An indigenous sense of land use is not always easy to reconstruct, after 500 years of colonial occupation. Like the idea of the commons, the survival of indigenous communities depended upon access to and use of land—however, no system of property-based ownership seems to have existed. One did not own land: land owned you and your people. As such, you were responsible for the careful stewardship, and even defence, of the land to which you belonged.

Here is the overlap I want to note for now: both the European common and indigenous territorial systems were carefully managed with their extension into the future in mind. They didn’t only have to sustain the community now—they had to do so for generations to come. This is made clear in the recent and landmark Tsilhqot’in Supreme Court definition of aboriginal title:

“It is collective title held not only for the present generation but for all succeeding generations. It cannot be … encumbered in ways that would prevent future generations of the group from using and enjoying it. Nor can the land be developed or misused in a way that would substantially deprive future generations of the benefit of the land.”

Unlike capitalism, commons-based and indigenous senses of land use are premised upon the importance of future access and use. Companies like Kinder Morgan operate according to a logic of limitless accumulation of profits: the only sense they have of the future is future profit. Often, fossil fuel companies only need a short-term access to and use of land. After they are done, the land is often destroyed, irreparably. They move on—seeking something else to destroy in their pursuit of tomorrow’s gains on the stock market, the next-quarter’s returns.

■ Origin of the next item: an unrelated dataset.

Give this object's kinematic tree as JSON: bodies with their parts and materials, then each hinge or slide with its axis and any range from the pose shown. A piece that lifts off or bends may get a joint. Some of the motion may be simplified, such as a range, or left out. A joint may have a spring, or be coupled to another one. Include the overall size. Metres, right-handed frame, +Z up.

So we sit in the forest—we small group of citizen rangers—trying to ward off tree-fallers, drill operators, and helicopters with our bodies occupying trails and clear-cuts. We are, I like to think, commoners too, one and all—keepers of future possibilities, future access and use of this green lung-space we all need to breathe—these waters we all need for provision. And when I say “we” I think of the black bears too, and the Pacific Sideband Snail, and the raven whose call echoes off the mountain slopes.